* Short problem:
Restate word for word the lines of the data below, from the first through the one that has "0.29, 0.28), 0.45)".

* Information provided:

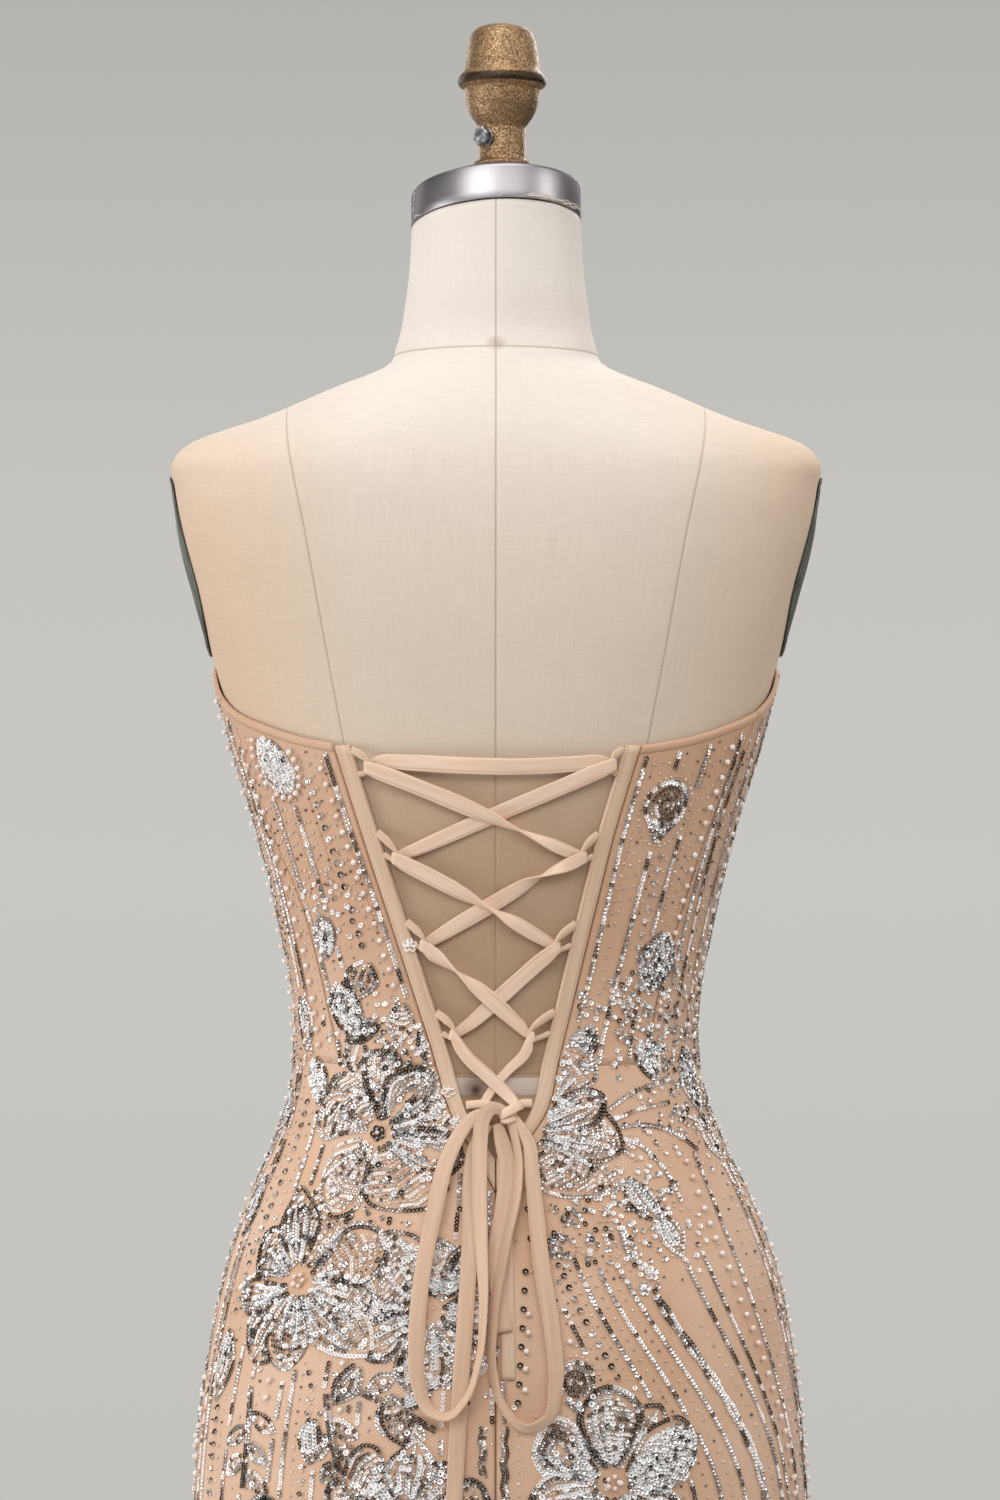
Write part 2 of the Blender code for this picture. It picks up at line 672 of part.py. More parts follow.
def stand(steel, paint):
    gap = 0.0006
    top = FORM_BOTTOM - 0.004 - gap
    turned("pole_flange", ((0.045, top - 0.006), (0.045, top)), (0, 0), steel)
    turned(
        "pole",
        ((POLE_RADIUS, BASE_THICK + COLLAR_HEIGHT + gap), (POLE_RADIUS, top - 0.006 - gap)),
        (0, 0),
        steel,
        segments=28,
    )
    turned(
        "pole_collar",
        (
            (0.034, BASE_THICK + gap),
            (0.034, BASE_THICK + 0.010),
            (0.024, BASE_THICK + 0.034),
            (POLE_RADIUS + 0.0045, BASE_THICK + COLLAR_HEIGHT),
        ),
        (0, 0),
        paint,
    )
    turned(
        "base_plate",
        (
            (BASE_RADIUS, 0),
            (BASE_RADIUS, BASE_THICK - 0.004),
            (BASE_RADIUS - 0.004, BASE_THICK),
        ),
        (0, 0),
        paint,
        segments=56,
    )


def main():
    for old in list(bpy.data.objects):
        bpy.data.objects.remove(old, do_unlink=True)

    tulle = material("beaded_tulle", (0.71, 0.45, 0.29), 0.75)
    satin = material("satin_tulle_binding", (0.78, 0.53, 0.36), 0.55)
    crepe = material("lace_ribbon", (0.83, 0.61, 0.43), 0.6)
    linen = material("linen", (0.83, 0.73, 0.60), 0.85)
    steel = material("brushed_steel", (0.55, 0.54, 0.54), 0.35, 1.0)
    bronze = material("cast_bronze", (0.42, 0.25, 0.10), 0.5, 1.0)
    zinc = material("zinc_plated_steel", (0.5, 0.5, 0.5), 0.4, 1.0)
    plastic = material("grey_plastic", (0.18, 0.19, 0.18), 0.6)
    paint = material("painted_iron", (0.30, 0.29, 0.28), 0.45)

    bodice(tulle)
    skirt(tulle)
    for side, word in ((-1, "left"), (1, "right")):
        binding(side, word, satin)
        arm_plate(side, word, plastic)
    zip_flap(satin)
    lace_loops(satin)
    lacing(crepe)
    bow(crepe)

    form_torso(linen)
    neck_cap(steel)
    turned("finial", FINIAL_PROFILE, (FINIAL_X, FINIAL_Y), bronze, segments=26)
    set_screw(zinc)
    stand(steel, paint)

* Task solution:
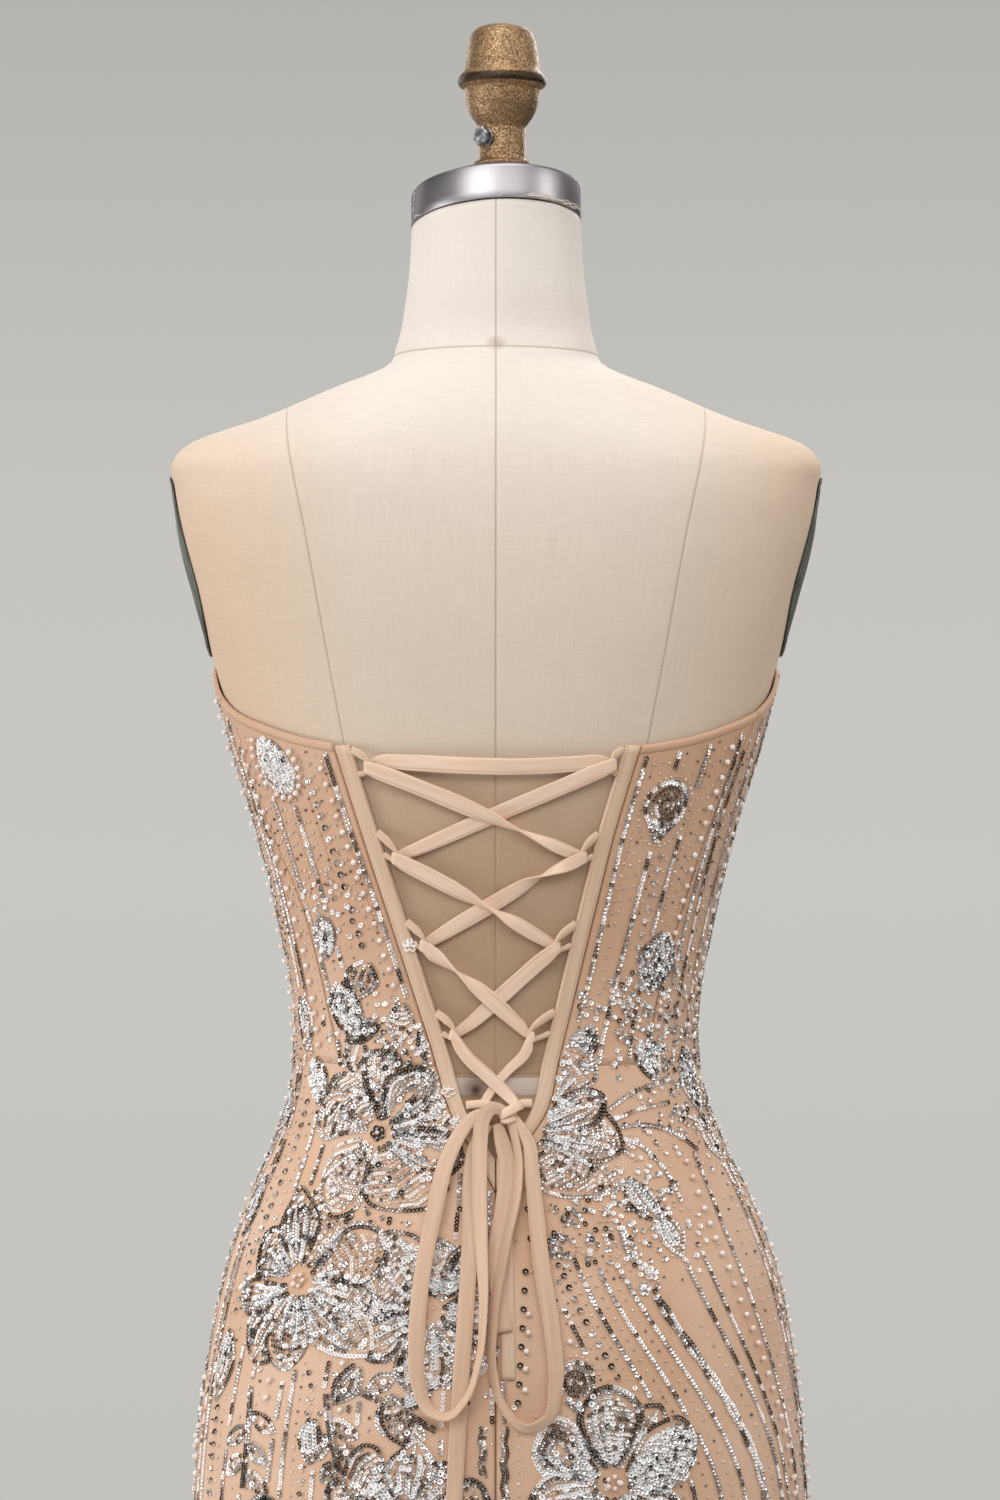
Write part 2 of the Blender code for this picture. It picks up at line 672 of part.py. More parts follow.
def stand(steel, paint):
    gap = 0.0006
    top = FORM_BOTTOM - 0.004 - gap
    turned("pole_flange", ((0.045, top - 0.006), (0.045, top)), (0, 0), steel)
    turned(
        "pole",
        ((POLE_RADIUS, BASE_THICK + COLLAR_HEIGHT + gap), (POLE_RADIUS, top - 0.006 - gap)),
        (0, 0),
        steel,
        segments=28,
    )
    turned(
        "pole_collar",
        (
            (0.034, BASE_THICK + gap),
            (0.034, BASE_THICK + 0.010),
            (0.024, BASE_THICK + 0.034),
            (POLE_RADIUS + 0.0045, BASE_THICK + COLLAR_HEIGHT),
        ),
        (0, 0),
        paint,
    )
    turned(
        "base_plate",
        (
            (BASE_RADIUS, 0),
            (BASE_RADIUS, BASE_THICK - 0.004),
            (BASE_RADIUS - 0.004, BASE_THICK),
        ),
        (0, 0),
        paint,
        segments=56,
    )


def main():
    for old in list(bpy.data.objects):
        bpy.data.objects.remove(old, do_unlink=True)

    tulle = material("beaded_tulle", (0.71, 0.45, 0.29), 0.75)
    satin = material("satin_tulle_binding", (0.78, 0.53, 0.36), 0.55)
    crepe = material("lace_ribbon", (0.83, 0.61, 0.43), 0.6)
    linen = material("linen", (0.83, 0.73, 0.60), 0.85)
    steel = material("brushed_steel", (0.55, 0.54, 0.54), 0.35, 1.0)
    bronze = material("cast_bronze", (0.42, 0.25, 0.10), 0.5, 1.0)
    zinc = material("zinc_plated_steel", (0.5, 0.5, 0.5), 0.4, 1.0)
    plastic = material("grey_plastic", (0.18, 0.19, 0.18), 0.6)
    paint = material("painted_iron", (0.30, 0.29, 0.28), 0.45)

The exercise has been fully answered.